▸ **Written request**: Reproduce exactly and only the lines running from the one with "plant in its pot" through the one with "obj.parent = empty", both end lines included.

▸ **Data shown**:
******

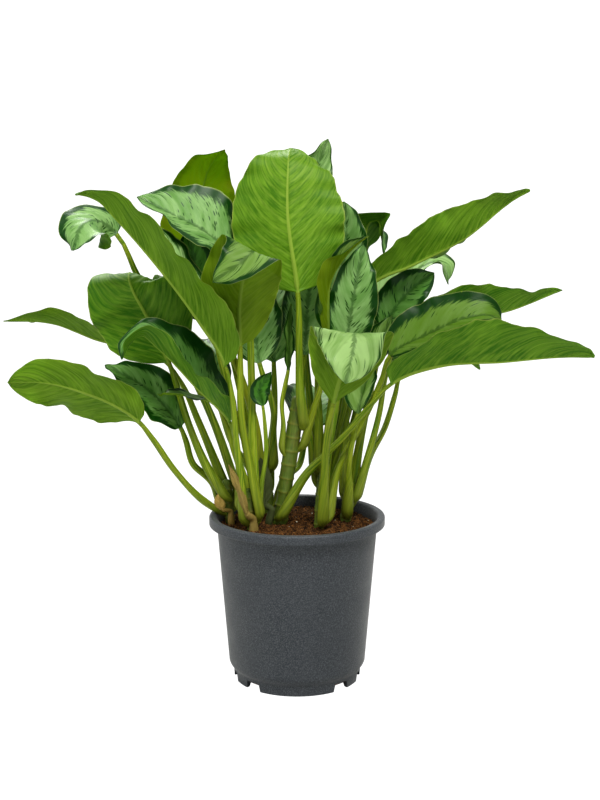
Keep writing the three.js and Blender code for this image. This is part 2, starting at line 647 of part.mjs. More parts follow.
// Old leaf bases that stay on the canes: pointed strips made the same way as a leaf.
const SHEATHS = {
  sheath_dry: {
    cane: "left", around: 10, rise: 4,
    petiole: [], blade: [[-100, -4, 234], [-106, -4, 246], [-108, -2, 256]],
    width: [7, 7], faces: [[0, 1, 0], [0, 1, 0]], footRadius: 3, jointRadius: 2.5, wave: 0,
  },
  sheath_stub: {
    cane: "front_left", around: 12, rise: 4,
    petiole: [], blade: [[-66, -50, 240], [-76, -54, 275], [-90, -54, 308]],
    width: [6, 6], faces: [[0, 1, 0], [0, 1, 0]], footRadius: 4, jointRadius: 4, wave: 0,
  },
  sheath_old: {
    cane: "centre", around: -70, rise: 6,
    petiole: [], blade: [[-44, 2, 240], [-46, 4, 275], [-50, 8, 305]],
    width: [13, 13], faces: [[0, 1, 0], [0, 1, 0]], footRadius: 4, jointRadius: 4, wave: 0,
  },
};

// ---------------------------------------------------------------- the plant in its pot

const plant = new THREE.Group();

function place(name, mesh) {
  mesh.name = name;
  plant.add(mesh);
}

place("pot", pot());
place("soil", soil(Object.values(CANES)));
for (const [name, data] of Object.entries(CANES)) place(`cane_${name}`, cane(data));
for (const [name, data] of Object.entries(LEAVES)) {
  place(name, new THREE.Mesh(leafGeometry({ ...LEAF, ...data }), materials.leaf));
}
for (const [name, data] of Object.entries(SHEATHS)) {
  place(name, new THREE.Mesh(leafGeometry({ ...LEAF, ...data }), materials.sheath));
}

export default plant;
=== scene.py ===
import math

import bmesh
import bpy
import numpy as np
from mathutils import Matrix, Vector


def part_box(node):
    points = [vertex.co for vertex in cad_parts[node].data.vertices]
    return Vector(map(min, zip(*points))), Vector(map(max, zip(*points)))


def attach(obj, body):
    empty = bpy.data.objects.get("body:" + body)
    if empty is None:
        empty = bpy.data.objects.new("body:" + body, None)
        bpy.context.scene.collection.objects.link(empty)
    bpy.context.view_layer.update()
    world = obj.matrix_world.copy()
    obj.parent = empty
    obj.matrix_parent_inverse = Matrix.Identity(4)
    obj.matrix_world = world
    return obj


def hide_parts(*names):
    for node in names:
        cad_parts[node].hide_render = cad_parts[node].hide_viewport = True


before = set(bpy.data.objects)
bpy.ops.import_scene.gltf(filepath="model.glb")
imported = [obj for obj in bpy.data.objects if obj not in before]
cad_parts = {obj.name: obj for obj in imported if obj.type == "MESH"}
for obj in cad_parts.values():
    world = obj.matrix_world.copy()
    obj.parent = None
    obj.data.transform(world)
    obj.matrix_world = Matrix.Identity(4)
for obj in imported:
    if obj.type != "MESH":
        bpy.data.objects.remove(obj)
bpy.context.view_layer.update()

# A potted aglaonema: fine meshes and finishes for its pot, peat, canes and leaves.
#
# Each leaf of the frame is a coarse closed strip of rings with ten points. Its rings are read back, and
# a fine leaf is grown through them, with its own thickness, midrib, side veins and rippled margin.
# Everything is in metres. The plant's front is -Y, and Z is up.

bl_info = {
    "name": "Potted Aglaonema",
    "version": (1, 0, 0),
    "blender": (4, 5, 0),
    "location": "3D View > Sidebar > Aglaonema",
    "description": "Makes the fine pieces and finishes of a potted aglaonema around its frame",
    "category": "Add Mesh",
}

MM = 0.001
BODY = "root"
WELD = 1e-6

# How the frame's leaves are made: rings of ten points, the first four on the petiole, and a fifth that
# is the oval where the petiole meets the blade
RING_POINTS = 10
PETIOLE_RINGS = 4
LEFT, LEFT_ABOVE, MIDDLE_ABOVE, RIGHT_ABOVE, RIGHT = range(5)
RIGHT_BELOW, BESIDE_KEEL_RIGHT, KEEL, BESIDE_KEEL_LEFT, LEFT_BELOW = range(5, 10)
FRAME_HALF_THICKNESS = 0.65 * MM

# Numbers of the random draws, and how far apart the grain of two pieces lies
CANE_SEEDS = 100
SHEATH_SEEDS = 200
GRAIN_APART = 60.0

# Angles in degrees past which an edge is sharp
LEAF_CREASE = 75
CANE_CREASE = 60
POT_CREASE = 32
NO_CREASE = 180

# Sockets of a Mix node that mixes colours, and of one that mixes numbers
FACTOR, FIRST, SECOND, MIXED = 0, 6, 7, 2


# ---------------------------------------------------------------- colours and nodes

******

▸ **Completed exercise**:
// ---------------------------------------------------------------- the plant in its pot

const plant = new THREE.Group();

function place(name, mesh) {
  mesh.name = name;
  plant.add(mesh);
}

place("pot", pot());
place("soil", soil(Object.values(CANES)));
for (const [name, data] of Object.entries(CANES)) place(`cane_${name}`, cane(data));
for (const [name, data] of Object.entries(LEAVES)) {
  place(name, new THREE.Mesh(leafGeometry({ ...LEAF, ...data }), materials.leaf));
}
for (const [name, data] of Object.entries(SHEATHS)) {
  place(name, new THREE.Mesh(leafGeometry({ ...LEAF, ...data }), materials.sheath));
}

export default plant;
=== scene.py ===
import math

import bmesh
import bpy
import numpy as np
from mathutils import Matrix, Vector


def part_box(node):
    points = [vertex.co for vertex in cad_parts[node].data.vertices]
    return Vector(map(min, zip(*points))), Vector(map(max, zip(*points)))


def attach(obj, body):
    empty = bpy.data.objects.get("body:" + body)
    if empty is None:
        empty = bpy.data.objects.new("body:" + body, None)
        bpy.context.scene.collection.objects.link(empty)
    bpy.context.view_layer.update()
    world = obj.matrix_world.copy()
    obj.parent = empty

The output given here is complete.